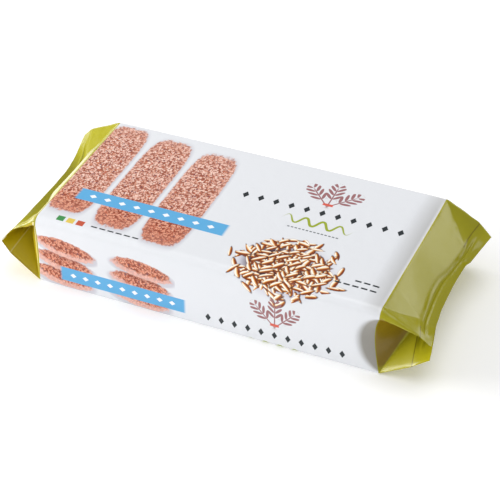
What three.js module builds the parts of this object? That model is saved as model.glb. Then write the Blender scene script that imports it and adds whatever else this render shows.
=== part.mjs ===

--- --- ---

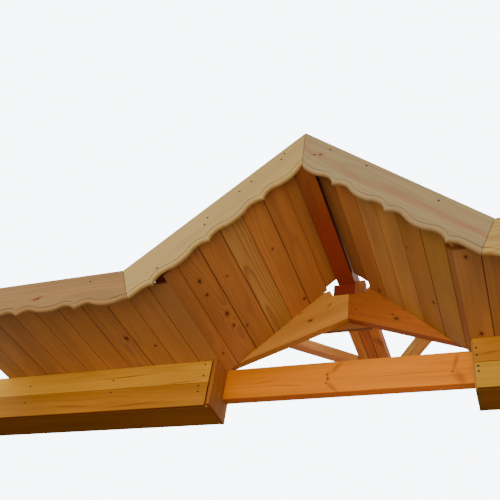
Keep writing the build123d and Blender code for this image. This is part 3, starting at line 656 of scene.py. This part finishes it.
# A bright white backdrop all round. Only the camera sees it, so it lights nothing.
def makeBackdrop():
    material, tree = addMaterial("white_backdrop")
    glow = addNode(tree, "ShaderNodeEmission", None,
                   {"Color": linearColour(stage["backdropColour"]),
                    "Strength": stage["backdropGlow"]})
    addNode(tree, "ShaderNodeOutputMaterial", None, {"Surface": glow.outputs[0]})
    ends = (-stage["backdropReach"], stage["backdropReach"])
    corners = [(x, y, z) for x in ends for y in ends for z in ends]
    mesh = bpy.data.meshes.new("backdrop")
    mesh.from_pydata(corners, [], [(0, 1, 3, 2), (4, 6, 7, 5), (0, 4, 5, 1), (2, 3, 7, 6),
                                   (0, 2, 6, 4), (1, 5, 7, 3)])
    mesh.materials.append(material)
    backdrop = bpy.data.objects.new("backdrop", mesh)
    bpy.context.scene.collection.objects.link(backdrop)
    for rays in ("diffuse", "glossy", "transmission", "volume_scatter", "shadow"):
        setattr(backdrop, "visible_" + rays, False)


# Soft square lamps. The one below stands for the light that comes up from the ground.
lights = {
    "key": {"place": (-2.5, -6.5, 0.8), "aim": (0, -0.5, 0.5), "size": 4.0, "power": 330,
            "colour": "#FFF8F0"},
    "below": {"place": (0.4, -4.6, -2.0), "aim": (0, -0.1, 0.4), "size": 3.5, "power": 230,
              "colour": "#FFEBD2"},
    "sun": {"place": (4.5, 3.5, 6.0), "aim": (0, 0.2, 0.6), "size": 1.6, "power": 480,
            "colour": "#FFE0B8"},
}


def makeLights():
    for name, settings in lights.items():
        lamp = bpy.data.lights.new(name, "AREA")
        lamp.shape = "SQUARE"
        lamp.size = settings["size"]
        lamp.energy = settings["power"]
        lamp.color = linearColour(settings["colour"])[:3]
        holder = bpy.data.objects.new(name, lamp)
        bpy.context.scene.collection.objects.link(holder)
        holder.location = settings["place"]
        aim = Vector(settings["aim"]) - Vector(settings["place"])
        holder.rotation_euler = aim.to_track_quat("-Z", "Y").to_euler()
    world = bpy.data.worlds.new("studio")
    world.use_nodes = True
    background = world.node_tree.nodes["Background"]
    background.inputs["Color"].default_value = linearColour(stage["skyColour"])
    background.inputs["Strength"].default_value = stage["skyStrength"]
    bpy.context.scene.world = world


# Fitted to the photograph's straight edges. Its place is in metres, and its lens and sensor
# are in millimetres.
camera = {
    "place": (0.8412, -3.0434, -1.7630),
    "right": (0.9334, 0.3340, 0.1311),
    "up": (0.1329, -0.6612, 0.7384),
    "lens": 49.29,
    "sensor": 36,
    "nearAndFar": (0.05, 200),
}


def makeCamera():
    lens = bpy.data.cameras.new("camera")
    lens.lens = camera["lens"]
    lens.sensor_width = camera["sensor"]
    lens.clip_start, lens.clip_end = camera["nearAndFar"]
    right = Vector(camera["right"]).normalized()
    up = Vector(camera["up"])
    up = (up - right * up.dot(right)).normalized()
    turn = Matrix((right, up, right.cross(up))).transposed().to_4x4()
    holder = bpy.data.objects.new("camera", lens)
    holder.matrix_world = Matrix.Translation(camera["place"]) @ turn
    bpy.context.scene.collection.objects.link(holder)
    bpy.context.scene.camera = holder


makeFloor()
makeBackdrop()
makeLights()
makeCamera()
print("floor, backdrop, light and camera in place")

--- --- ---

(Directions for this task): From the listing above, pick out each line where the word "that" appears.

(Final result):
What three.js module builds the parts of this object? That model is saved as model.glb. Then write the Blender scene script that imports it and adds whatever else this render shows.
# Soft square lamps. The one below stands for the light that comes up from the ground.